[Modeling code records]
────
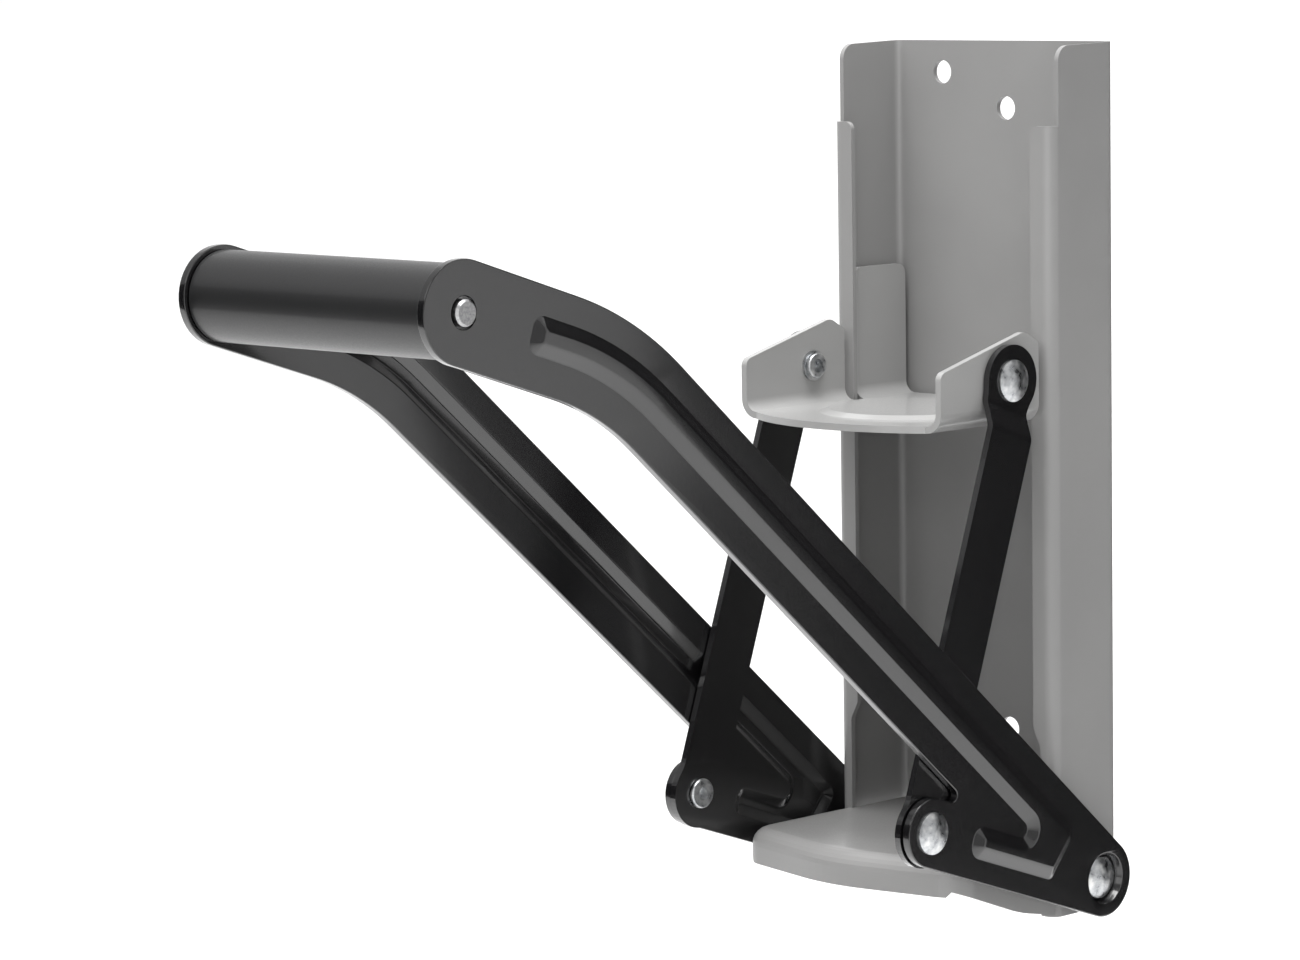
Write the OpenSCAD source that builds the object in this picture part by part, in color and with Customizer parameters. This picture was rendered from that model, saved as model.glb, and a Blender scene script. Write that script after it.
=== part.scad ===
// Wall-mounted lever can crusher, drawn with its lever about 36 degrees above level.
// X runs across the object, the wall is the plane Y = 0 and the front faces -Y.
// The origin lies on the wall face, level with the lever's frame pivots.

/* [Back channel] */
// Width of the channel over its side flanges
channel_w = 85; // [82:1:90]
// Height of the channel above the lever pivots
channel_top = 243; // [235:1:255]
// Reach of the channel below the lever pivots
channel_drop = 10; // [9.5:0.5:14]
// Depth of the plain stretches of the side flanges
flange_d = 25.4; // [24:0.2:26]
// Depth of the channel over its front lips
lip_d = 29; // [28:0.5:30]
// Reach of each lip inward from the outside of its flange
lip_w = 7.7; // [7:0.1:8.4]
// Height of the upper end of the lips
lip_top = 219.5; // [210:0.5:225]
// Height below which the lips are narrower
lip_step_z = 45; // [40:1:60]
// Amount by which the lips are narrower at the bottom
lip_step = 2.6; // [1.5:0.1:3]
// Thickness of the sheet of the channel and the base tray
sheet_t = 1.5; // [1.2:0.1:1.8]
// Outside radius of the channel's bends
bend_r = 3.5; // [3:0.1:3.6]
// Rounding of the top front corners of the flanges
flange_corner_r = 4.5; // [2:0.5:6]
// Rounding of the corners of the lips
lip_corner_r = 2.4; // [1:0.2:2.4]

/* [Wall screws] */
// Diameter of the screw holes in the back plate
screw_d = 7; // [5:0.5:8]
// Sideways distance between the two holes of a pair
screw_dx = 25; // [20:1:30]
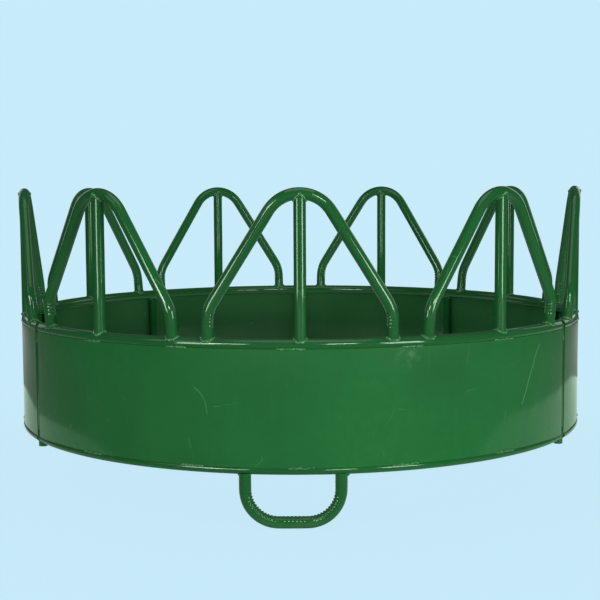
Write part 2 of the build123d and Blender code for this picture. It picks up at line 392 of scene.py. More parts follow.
────
▶ What is being asked
Produce an exact copy of every entry above.

▶ Finished task
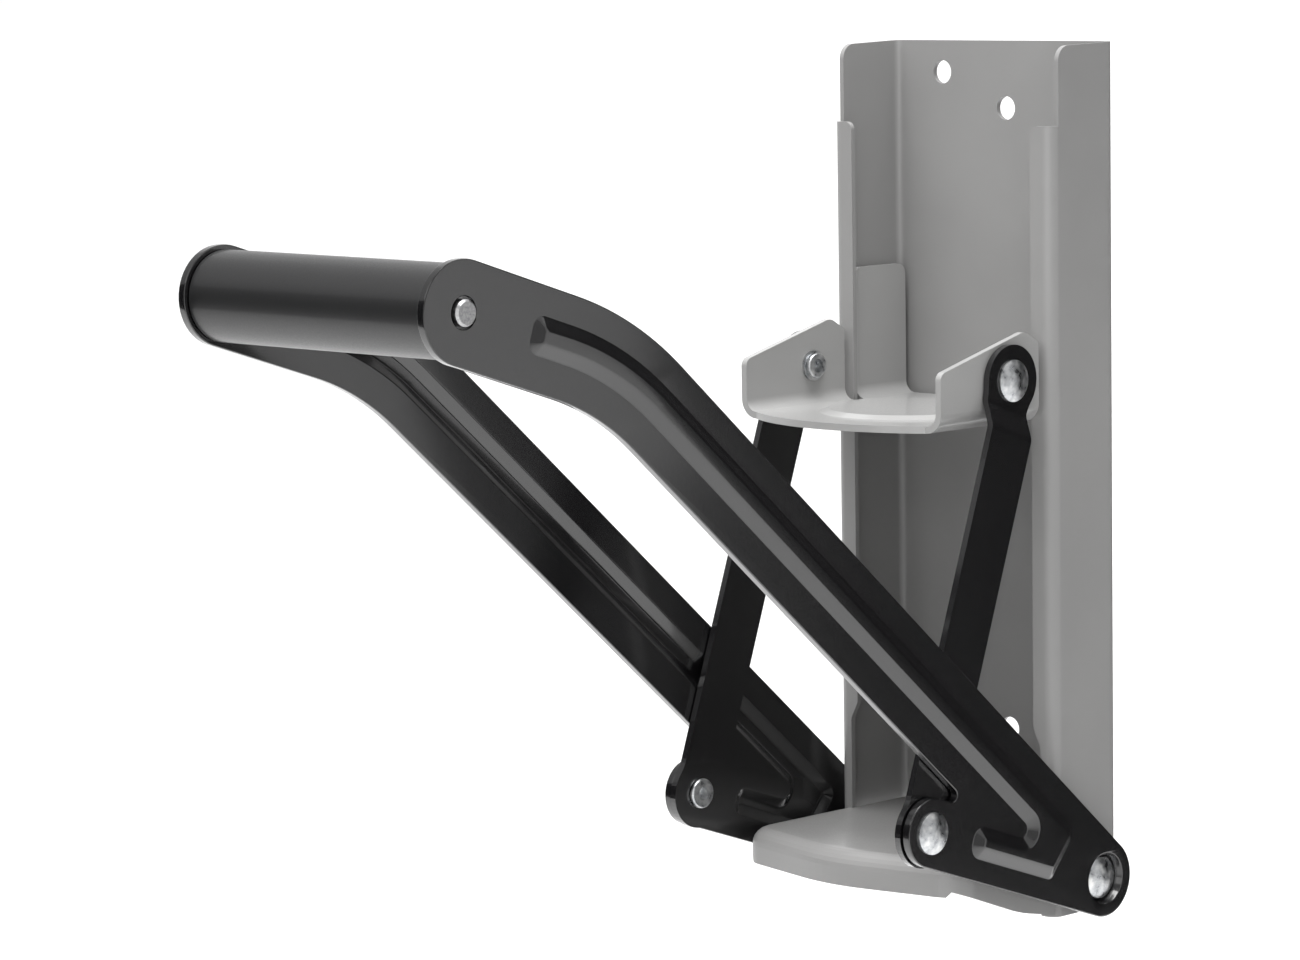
Write the OpenSCAD source that builds the object in this picture part by part, in color and with Customizer parameters. This picture was rendered from that model, saved as model.glb, and a Blender scene script. Write that script after it.
=== part.scad ===
// Wall-mounted lever can crusher, drawn with its lever about 36 degrees above level.
// X runs across the object, the wall is the plane Y = 0 and the front faces -Y.
// The origin lies on the wall face, level with the lever's frame pivots.

/* [Back channel] */
// Width of the channel over its side flanges
channel_w = 85; // [82:1:90]
// Height of the channel above the lever pivots
channel_top = 243; // [235:1:255]
// Reach of the channel below the lever pivots
channel_drop = 10; // [9.5:0.5:14]
// Depth of the plain stretches of the side flanges
flange_d = 25.4; // [24:0.2:26]
// Depth of the channel over its front lips
lip_d = 29; // [28:0.5:30]
// Reach of each lip inward from the outside of its flange
lip_w = 7.7; // [7:0.1:8.4]
// Height of the upper end of the lips
lip_top = 219.5; // [210:0.5:225]
// Height below which the lips are narrower
lip_step_z = 45; // [40:1:60]
// Amount by which the lips are narrower at the bottom
lip_step = 2.6; // [1.5:0.1:3]
// Thickness of the sheet of the channel and the base tray
sheet_t = 1.5; // [1.2:0.1:1.8]
// Outside radius of the channel's bends
bend_r = 3.5; // [3:0.1:3.6]
// Rounding of the top front corners of the flanges
flange_corner_r = 4.5; // [2:0.5:6]
// Rounding of the corners of the lips
lip_corner_r = 2.4; // [1:0.2:2.4]

/* [Wall screws] */
// Diameter of the screw holes in the back plate
screw_d = 7; // [5:0.5:8]
// Sideways distance between the two holes of a pair
screw_dx = 25; // [20:1:30]
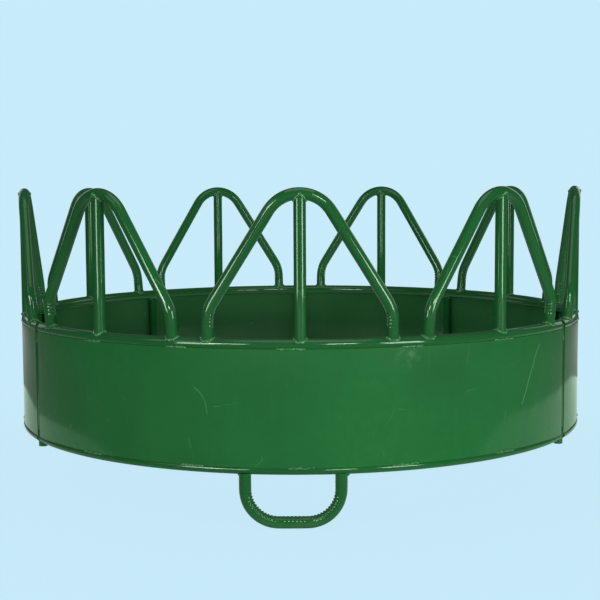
Write part 2 of the build123d and Blender code for this picture. It picks up at line 392 of scene.py. More parts follow.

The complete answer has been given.